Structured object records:
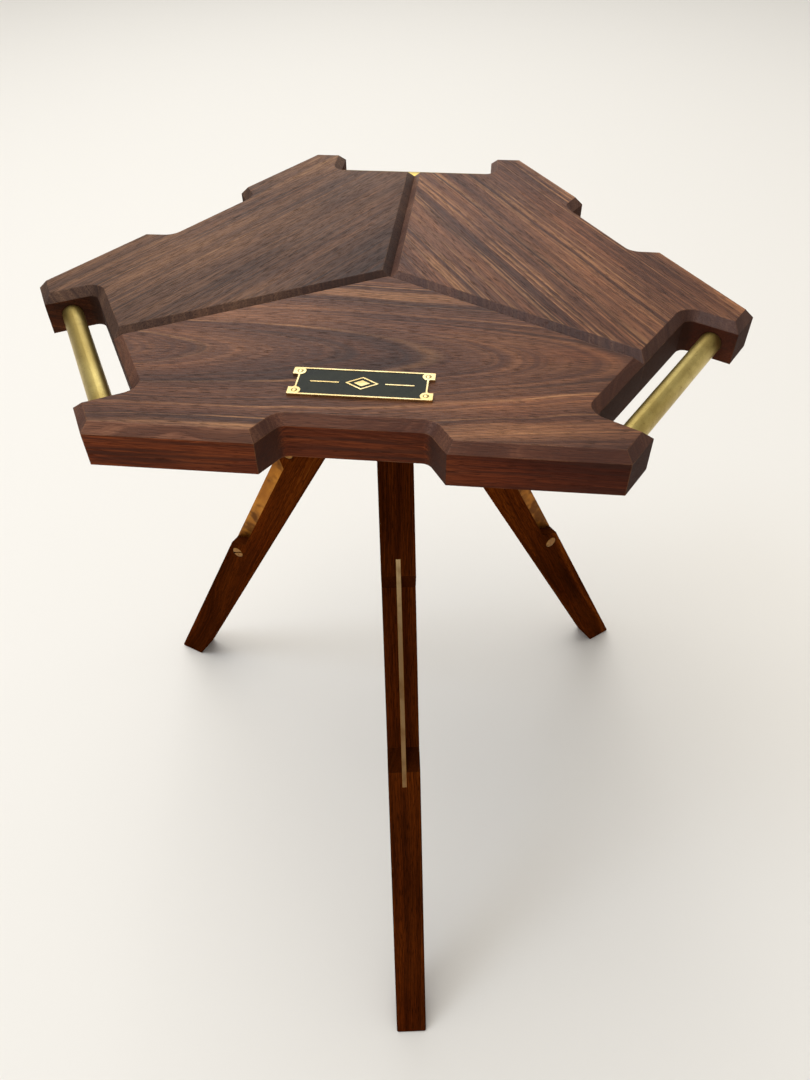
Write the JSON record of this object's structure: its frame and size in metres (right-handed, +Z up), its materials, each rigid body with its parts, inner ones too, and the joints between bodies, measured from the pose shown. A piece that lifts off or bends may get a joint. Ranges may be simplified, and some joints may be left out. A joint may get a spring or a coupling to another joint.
{
  "type": "folding side table",
  "caption": "Low side table: hexagon-like wooden top in wedge panels with brass grab rods at its corners, on a tripod of splayed legs that fold in round a central hub.",
  "frame": {"origin": "on the floor, at the middle of the footprint of the whole table with its legs spread", "axes": "+Z up; the front panel, which carries the nameplate, faces -Y; +X to the right seen from the front"},
  "size_m": [0.3944, 0.384, 0.4175],
  "materials": {
    "top_wood": "oiled walnut, satin, grain along each panel's long side",
    "leg_wood": "dark oiled walnut, satin, grain along the leg",
    "spline_wood": "plain birch ply, hidden in the seams",
    "rod_brass": "satin brass with fine turning marks",
    "bar_brass": "aged brass with darker patches",
    "fastener_brass": "satin brass",
    "plate_brass": "polished brass rim",
    "plate_enamel": "dark green-black satin enamel",
    "hub_brass": "cast brass, brushed",
    "washer_fibre": "dark fibre washer"
  },
  "bodies": {
    "tabletop": {"panel_front": "top_wood", "panel_right": "top_wood", "panel_left": "top_wood", "seam_spline_rear": "spline_wood", "handle_rod_rear": "rod_brass", "seam_spline_left": "spline_wood", "handle_rod_left": "rod_brass", "seam_spline_right": "spline_wood", "handle_rod_right": "rod_brass", "nameplate": "plate_brass", "nameplate_enamel": "plate_enamel", "nameplate_ornament": "plate_brass", "nameplate_pins": "plate_brass", "mount_plate": "hub_brass", "mount_plate_screws": "fastener_brass"},
    "hub": {"hub": "hub_brass", "hub_washer": "washer_fibre"},
    "leg_front": {"leg_front": "leg_wood", "leg_front_bar": "bar_brass", "leg_front_bar_sleeves": "fastener_brass", "leg_front_bar_screws": "fastener_brass", "leg_front_pivot_sleeve": "fastener_brass", "leg_front_pivot_screw": "fastener_brass"},
    "leg_right": {"leg_right": "leg_wood", "leg_right_bar": "bar_brass", "leg_right_bar_sleeves": "fastener_brass", "leg_right_bar_screws": "fastener_brass", "leg_right_pivot_sleeve": "fastener_brass", "leg_right_pivot_screw": "fastener_brass"},
    "leg_left": {"leg_left": "leg_wood", "leg_left_bar": "bar_brass", "leg_left_bar_sleeves": "fastener_brass", "leg_left_bar_screws": "fastener_brass", "leg_left_pivot_sleeve": "fastener_brass", "leg_left_pivot_screw": "fastener_brass"}
  },
  "joints": [
    {"name": "hub_swivel", "type": "hinge", "parent": "tabletop", "child": "hub", "pos_m": [0.01429, 0.03184, 0.394], "axis": [0, 0, 1], "continuous": true},
    {"name": "leg_front_fold", "type": "hinge", "parent": "hub", "child": "leg_front", "pos_m": [0.0173, 0.01004, 0.365], "axis": [0.9906, 0.1366, 0], "range_deg": [0, 28]},
    {"name": "leg_right_fold", "type": "hinge", "parent": "hub", "child": "leg_right", "pos_m": [0.03166, 0.04534, 0.365], "axis": [-0.6136, 0.7896, 0], "range_deg": [0, 28]},
    {"name": "leg_left_fold", "type": "hinge", "parent": "hub", "child": "leg_left", "pos_m": [-0.00609, 0.04013, 0.365], "axis": [-0.377, -0.9262, 0], "range_deg": [0, 28]}
  ]
}
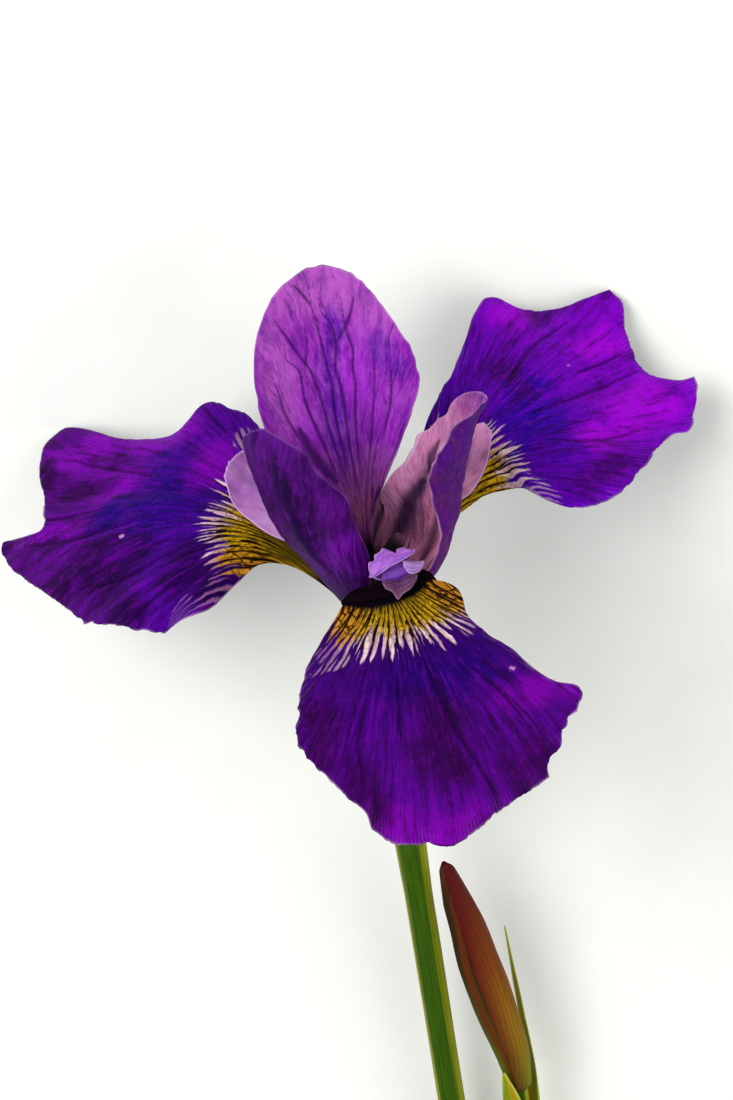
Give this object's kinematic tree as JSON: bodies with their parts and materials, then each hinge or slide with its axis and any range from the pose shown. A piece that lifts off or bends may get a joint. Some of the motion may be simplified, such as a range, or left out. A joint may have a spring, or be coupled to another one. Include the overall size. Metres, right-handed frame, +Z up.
{
  "type": "cut iris flower",
  "caption": "Violet bearded-free iris flower with yellow-signalled falls, purple standards and lilac style arms, on a cut green stem with a brown side bud, lying on its back",
  "frame": {"origin": "on the surface it lies on, at the middle of the patch the lying flower covers", "axes": "+Z is up from the surface; +Y runs along it from the stem's cut end to the flower's top; +X is to the right seen from above with the flower's top ahead"},
  "size_m": [0.1094, 0.1868, 0.0833],
  "materials": {
    "fall_violet": "soft velvety petal, satin",
    "standard_purple": "soft thin petal, satin",
    "style_lilac": "smooth pale petal, satin",
    "anther_cream": "powdery pollen, matte",
    "stem_green": "smooth waxy plant skin, semi-gloss",
    "spathe_green_brown": "dry papery leaf, matte",
    "bud_spathe_brown": "stiff leaf sheath, satin",
    "bud_violet": "furled petal, satin"
  },
  "bodies": {
    "root": {"fall_front": "fall_violet", "fall_left": "fall_violet", "fall_right": "fall_violet", "standard_back": "standard_purple", "standard_left": "standard_purple", "standard_right": "standard_purple", "style_arm_front": "style_lilac", "style_arm_left": "style_lilac", "style_arm_right": "style_lilac", "style_column": "style_lilac", "perianth_tube": "fall_violet", "filament_front": "style_lilac", "filament_left": "style_lilac", "filament_right": "style_lilac", "anther_front": "anther_cream", "anther_left": "anther_cream", "anther_right": "anther_cream", "ovary": "stem_green", "stem": "stem_green", "spathe_outer": "spathe_green_brown", "spathe_inner": "spathe_green_brown", "bud_stalk": "stem_green", "bud": "bud_violet", "bud_spathe_left": "bud_spathe_brown", "bud_spathe_right": "bud_spathe_brown", "bud_bract_long": "stem_green", "bud_bract_short": "stem_green"}
  },
  "joints": []
}
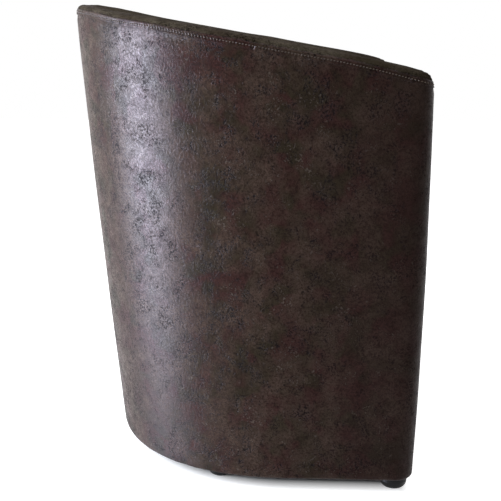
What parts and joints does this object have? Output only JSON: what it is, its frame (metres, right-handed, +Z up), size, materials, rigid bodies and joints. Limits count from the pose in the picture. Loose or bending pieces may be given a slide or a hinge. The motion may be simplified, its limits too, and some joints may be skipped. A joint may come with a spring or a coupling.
{
  "type": "tub chair",
  "caption": "Upholstered tub chair: a U-shaped shell with a rim that slopes down to the arm fronts, a fixed crowned seat and low round feet.",
  "frame": {"origin": "centre of the bounding box at floor level, under the feet", "axes": "+Z up from the floor, -Y towards the front of the seat, +X towards the sitter's left arm"},
  "size_m": [0.6646, 0.5558, 0.7403],
  "materials": {
    "cover": "distressed brown faux suede, satin sheen",
    "wadding": "white polyester wadding",
    "foam": "cream polyurethane foam",
    "hardboard": "brown bent hardboard",
    "plywood": "bare plywood",
    "timber": "bare planed timber",
    "spring_steel": "oiled spring steel",
    "zinc_steel": "zinc plated",
    "felt": "grey needled felt",
    "nonwoven": "black non-woven cloth",
    "foot_plastic": "black moulded plastic, satin"
  },
  "bodies": {
    "root": {"outer_cover": "cover", "inner_cover": "cover", "rim_band": "cover", "front_cover": "cover", "seat_cover": "cover", "outer_wadding": "wadding", "rim_foam": "foam", "inner_foam": "foam", "seat_foam": "foam", "arm_front_pad_left": "foam", "arm_front_pad_right": "foam", "outer_board": "hardboard", "inner_board": "hardboard", "front_board": "hardboard", "base_hoop": "plywood", "rim_hoop": "plywood", "arm_panel_left": "plywood", "arm_panel_right": "plywood", "post_back": "timber", "base_front_rail": "timber", "seat_front_rail": "timber", "seat_back_rail": "timber", "post_rear_left": "timber", "post_quarter_left": "timber", "post_side_left": "timber", "seat_side_rail_left": "timber", "post_rear_right": "timber", "post_quarter_right": "timber", "post_side_right": "timber", "seat_side_rail_right": "timber", "seat_spring_1": "spring_steel", "spring_clip_front_1": "zinc_steel", "spring_clip_back_1": "zinc_steel", "seat_spring_2": "spring_steel", "spring_clip_front_2": "zinc_steel", "spring_clip_back_2": "zinc_steel", "seat_spring_3": "spring_steel", "spring_clip_front_3": "zinc_steel", "spring_clip_back_3": "zinc_steel", "seat_spring_4": "spring_steel", "spring_clip_front_4": "zinc_steel", "spring_clip_back_4": "zinc_steel", "seat_spring_5": "spring_steel", "spring_clip_front_5": "zinc_steel", "spring_clip_back_5": "zinc_steel", "spring_pad": "felt", "bottom_cover": "nonwoven", "foot_front_left": "foot_plastic", "foot_screw_front_left": "zinc_steel", "foot_front_right": "foot_plastic", "foot_screw_front_right": "zinc_steel", "foot_side_left": "foot_plastic", "foot_screw_side_left": "zinc_steel", "foot_side_right": "foot_plastic", "foot_screw_side_right": "zinc_steel", "foot_back": "foot_plastic", "foot_screw_back": "zinc_steel"}
  },
  "joints": []
}
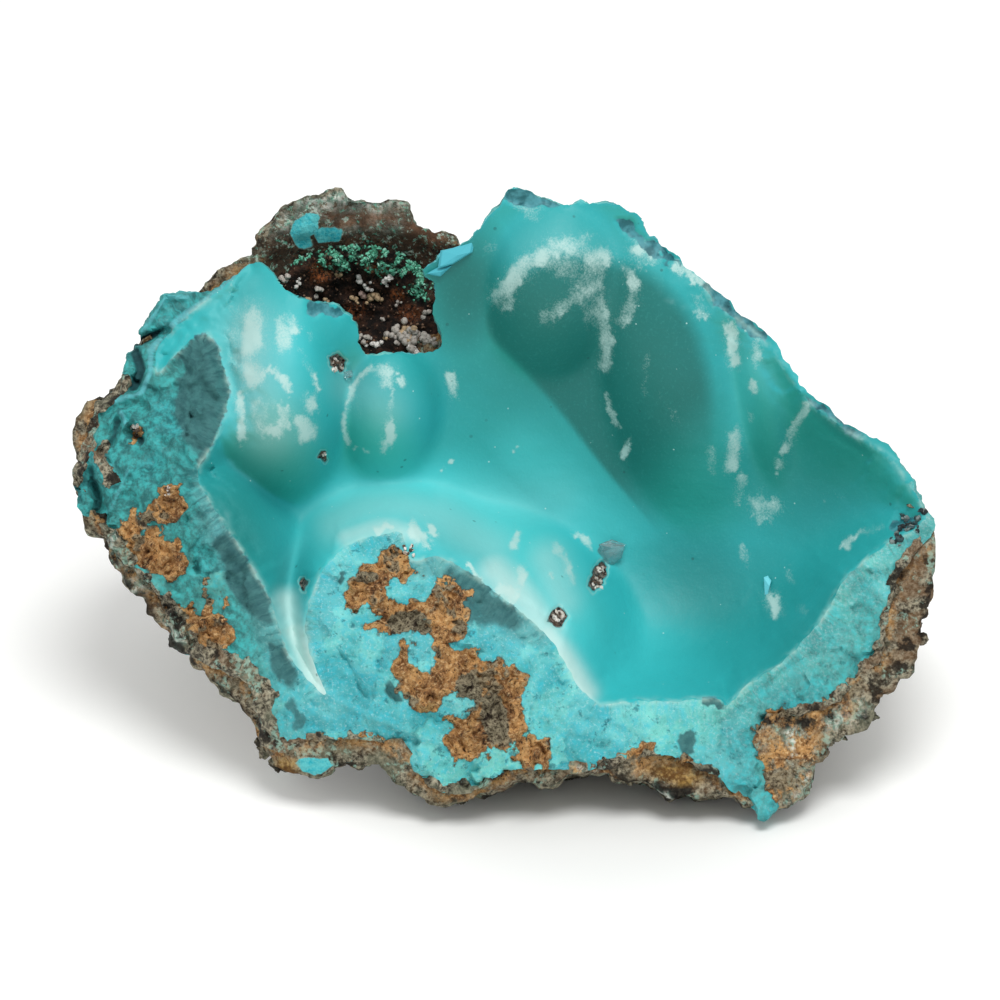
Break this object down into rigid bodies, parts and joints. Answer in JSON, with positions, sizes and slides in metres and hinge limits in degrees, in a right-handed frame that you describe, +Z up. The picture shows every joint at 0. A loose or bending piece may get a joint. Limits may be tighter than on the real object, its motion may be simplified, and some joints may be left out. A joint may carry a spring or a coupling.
{
  "type": "rosasite specimen",
  "caption": "Broken-open hollow lined with smooth, lobed blue-green rosasite under a thick fibrous rim, on a base of brown gossan whose knob holds its own druse hollow.",
  "frame": {"origin": "middle of the footprint, on the surface it rests on", "axes": "+X to the right along the stone's width, +Y away from the broken face, +Z up"},
  "size_m": [0.0998, 0.066, 0.0607],
  "materials": {
    "rosasite": "satin",
    "gossan": "matte",
    "druse": "matte"
  },
  "bodies": {
    "root": {"rosasite_crust": "rosasite", "gossan_matrix": "gossan", "druse_crust": "druse"}
  },
  "joints": []
}
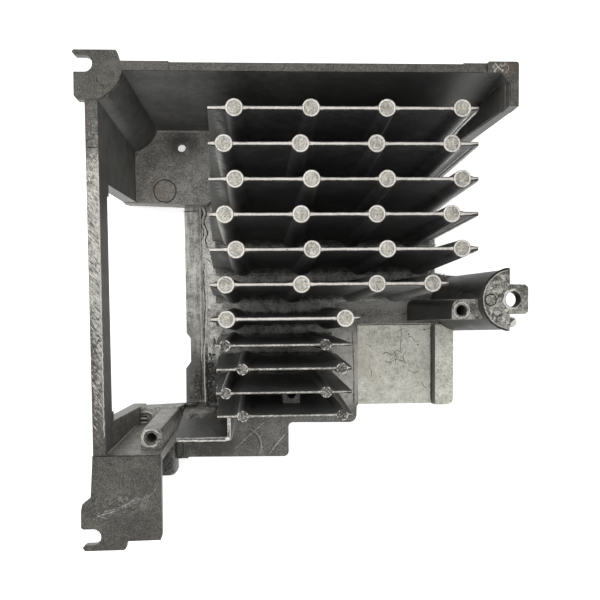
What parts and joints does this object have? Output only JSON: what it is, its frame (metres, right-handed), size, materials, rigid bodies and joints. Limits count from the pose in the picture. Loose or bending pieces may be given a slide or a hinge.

» What is being asked
List the lines of the records where "down" occurs.

» Solution for this task
  "caption": "Upholstered tub chair: a U-shaped shell with a rim that slopes down to the arm fronts, a fixed crowned seat and low round feet.",
Break this object down into rigid bodies, parts and joints. Answer in JSON, with positions, sizes and slides in metres and hinge limits in degrees, in a right-handed frame that you describe, +Z up. The picture shows every joint at 0. A loose or bending piece may get a joint. Limits may be tighter than on the real object, its motion may be simplified, and some joints may be left out. A joint may carry a spring or a coupling.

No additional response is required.